To celebrate Earth Day, here’s our pick of eco-hotels, campsites and cottages that use tourism to fund conservation, promote biodiversity and protect endangered species
Elmley nature reserve, Kent
Conservation comes first at the UK’s only family-owned and -managed national nature reserve. Elmley’s 1,335 hectares (3,300 acres) of freshwater grazing marsh, salt marsh, hay meadows and newly planted woodland on the Isle of Sheppey allow birdlife to thrive. Sightings of marsh harriers, short-eared owls and merlins are commonplace, but the success story is ground-nesting birds: 463 lapwings fledged at Elmley last year, which is 400 more than the next most successful reserve. Elmley’s owners are also on a mission to make wildlife open to all. Visitors can stay at one of six comfortable huts with mesmerising wetland views. Most guests are won over when they spot hares, butterflies and dragonflies on the two-mile drive from the nearest public road.

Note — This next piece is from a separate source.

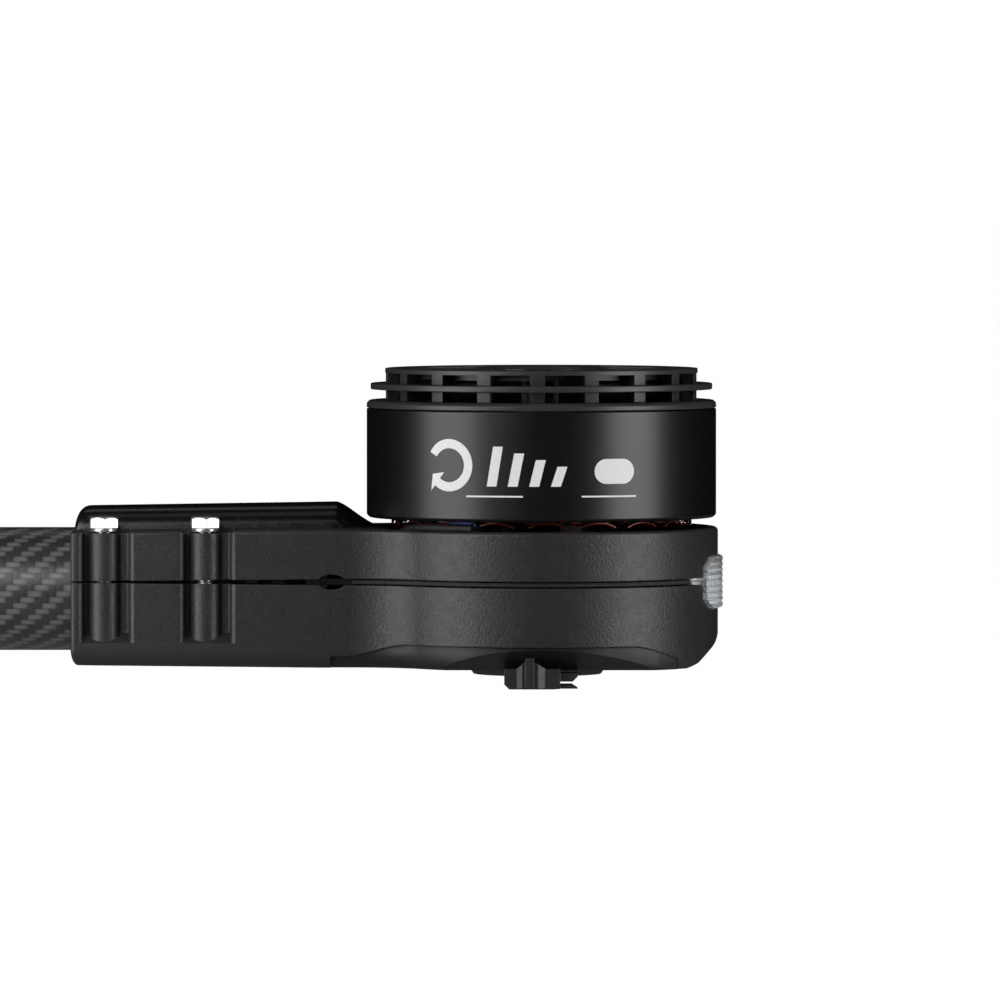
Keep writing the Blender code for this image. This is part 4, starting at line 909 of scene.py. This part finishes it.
def controller_cover():
    """Heat-sink cover with slanted sides, cooling grooves below and a raised seat for the board above."""
    steps = 12
    rings = []
    for i in range(steps + 1):
        angle = math.pi / 2.0 * i / steps
        height = BASE_Z + BASE_EDGE * (1.0 - math.cos(angle))
        rounding = BASE_EDGE * (1.0 - math.sin(angle))
        rings.append([(x, y - math.copysign(min(rounding * edge_share(x), abs(y)), y), height)
                      for x, y in cover_plan()])
    rings.append([(x, y, WINDOW_Z + OVERSHOOT) for x, y in cover_plan()])
    piece = loft("cover", rings)
    spread = POD_RADIUS - COVER_FOOT_Y
    rise = WINDOW_Z - BASE_Z
    half = [(COVER_FOOT_Y - spread, BASE_Z - rise), (POD_RADIUS + spread, WINDOW_Z + rise)]
    slant = prism("cover_slant", half + [(-y, z) for y, z in reversed(half)], MOUTH_X, MOTOR_X + BESIDE, "YZ")
    keep_inside(piece, slant)
    keep_inside(piece, side_window("cover_window", COVER_GAP))
    cut(piece, tip_chamfer("cover_tip"))
    join(piece, box("board_seat", (0.1120, -0.0200, WINDOW_Z - 0.002), (0.1680, 0.0200, -0.0095)))
    groove_half_width = 0.0008
    groove_top_z = BASE_Z + 0.0018
    for i in range(3):
        for side in (-1, 1):
            middle = side * (0.0230 + 0.0030 * i)
            reach = 0.024 - 0.003 * i
            groove = capsule(MOTOR_X - reach, MOTOR_X + reach, middle - groove_half_width,
                             middle + groove_half_width)
            cut(piece, prism(f"groove_{i}_{side}", groove, BASE_Z - OVERSHOOT, groove_top_z))
    for i, (low, high) in enumerate(cover_screw_places()):
        place = ((low.x + high.x) / 2.0, (low.y + high.y) / 2.0)
        cut(piece, cylinder(f"cover_hole_{i}", 0.0016, -0.03, 0.0, place))
        cut(piece, cylinder(f"cover_sink_{i}", 0.0030, -0.03, BASE_Z + 0.0017, place, 48))
    settle(piece)
    dress(piece, COVER, "pod", "cover_black", "controller_cover")
    return smooth(piece)


def seam_fillers():
    """Inner lip of each seam strip, which closes the slot's end hole from inside."""
    for name, side in (("seam_lip_right", -1), ("seam_lip_left", 1)):
        outline = rounded([(0.0868, 0.0186), (0.0990, 0.0186), (0.0990, 0.0202), (0.0868, 0.0202)], 0.0005)
        low = SEAM_Z - SEAM_HALF_MOTOR
        piece = prism(name, [(x, side * y) for x, y in outline], low, low + 2.0 * SEAM_HALF_MOTOR)
        dress(piece, RUBBER, "pod", "rubber_black")


# ---- Tube and bolts --------------------------------------------------------------------------------------
def arm_tube():
    profile = rounded(ring_profile(TUBE_RADIUS - TUBE_WALL, TUBE_RADIUS, 0.0, TUBE_LENGTH), 0.0002, 3)
    piece = turned("tube", profile, 160, along_x=True)
    dress(piece, CARBON, "pod", "carbon_fibre", "arm_tube")
    return smooth(piece)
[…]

• Huts for two from £105 a night, lower rates for longer stays,
A disused slate quarry on the north Cornish coast is where to find this innovative back-to-nature experience. Cornish for “hideout”, Kudhva offers shelters designed to get visitors close to the wild: tree tents, eight-legged angular treehouses sleeping two, and a Danish cabin for six are scattered across the 45-acre site. Sustainability is a priority: showers are solar-powered and communal areas are built from reused materials. Kudvha was once a nature reserve and still contains diverse habitats, including a willow wood and a 12-metre waterfall. Owner Louise Middleton uses profits to gently manage the land, ensuring that low-lying plants thrive for the sake of birds and butterflies.